— START Supplied material —
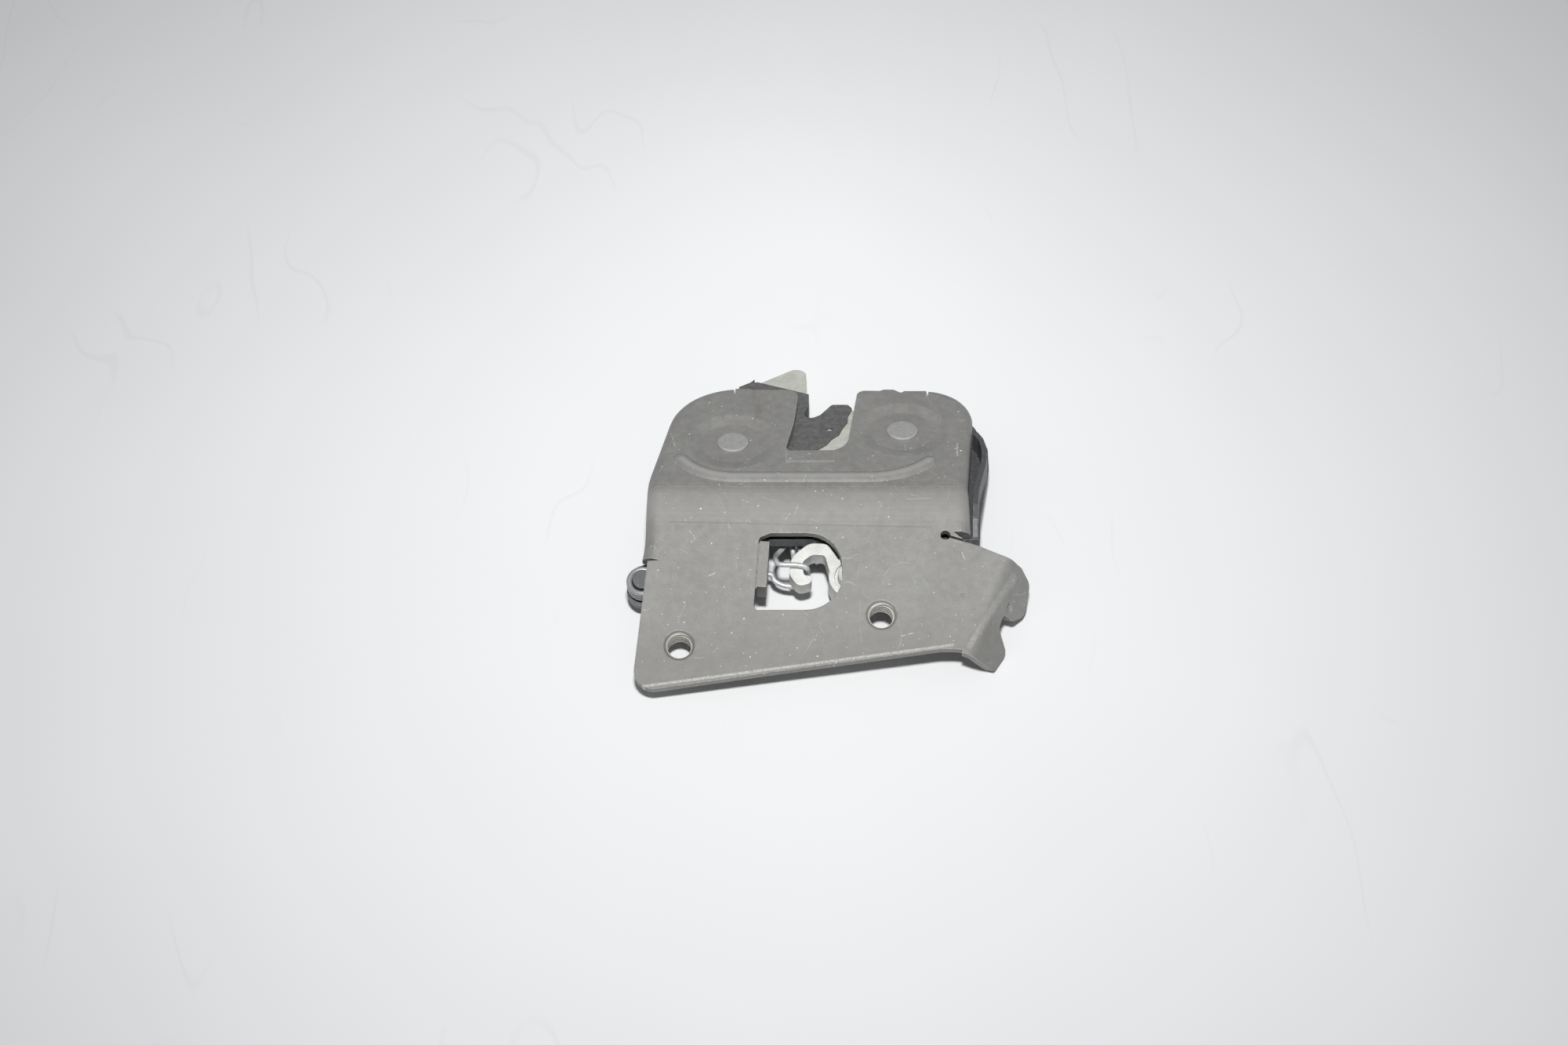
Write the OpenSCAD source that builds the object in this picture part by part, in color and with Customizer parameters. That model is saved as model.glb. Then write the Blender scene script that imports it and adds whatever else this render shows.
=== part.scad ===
/* [Housing] */

// Thickness of the pressed housing sheet
sheet_t = 2.5; // [2:0.1:3]
// Depth of the turned-down housing wall
wall_depth = 9; // [8:0.5:11]
// Outside radius of the rolled edges
edge_r = 3.5; // [3:0.25:4.5]
// Angle between the housing face and the mounting plate
bend_angle = 30; // [25:1:35]
// Outside radius of the bend between them
bend_r = 25; // [18:1:30]
// Depth of the sunken rings round the rivets
ring_sink = 0.9; // [0.5:0.1:1.2]
// Height of the curved stiffening bead
bead_h = 0.8; // [0.4:0.1:1.2]

/* [Mounting plate] */

// Bore radius of the two tapped fixing holes
thread_r = 3.4; // [2.5:0.05:4]
// Length of the drawn collars under the plate
collar_l = 4; // [2:0.5:6]
// Angle of the side flange below the plate
flange_angle = 60; // [45:1:75]

/* [Catch and pawl] */

// Catch turn from the open rest position, towards locked is negative
catch_turn = 0; // [-38:1:0]
// Pawl turn from the lifted rest position, towards dropped is negative
pawl_turn = 0; // [-18:1:0]
// Thickness of the steel core of the catch and of the pawl
core_t = 4; // [3:0.25:4.5]
// Height of the moulded jacket round the core
jacket_t = 5.5; // [5:0.1:5.6]

/* [Release lever and springs] */

// Thickness of the cast release lever
lever_t = 6.2; // [5:0.1:6.5]
// Wire diameter of the tension spring
wire_d = 1.4; // [1:0.1:1.6]
// Turns of the tension spring
coil_turns = 5; // [3:1:7]

/* [Rest] */

// Tilt of the housing as the latch lies on its back
lie_tilt = 12.4; // [8:0.1:16]

/* [Hidden] */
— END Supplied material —
§ Problem details:
Gather every line from the listing above in which the word "part" appears.

§ Worked solution:
Write the OpenSCAD source that builds the object in this picture part by part, in color and with Customizer parameters. That model is saved as model.glb. Then write the Blender scene script that imports it and adds whatever else this render shows.
=== part.scad ===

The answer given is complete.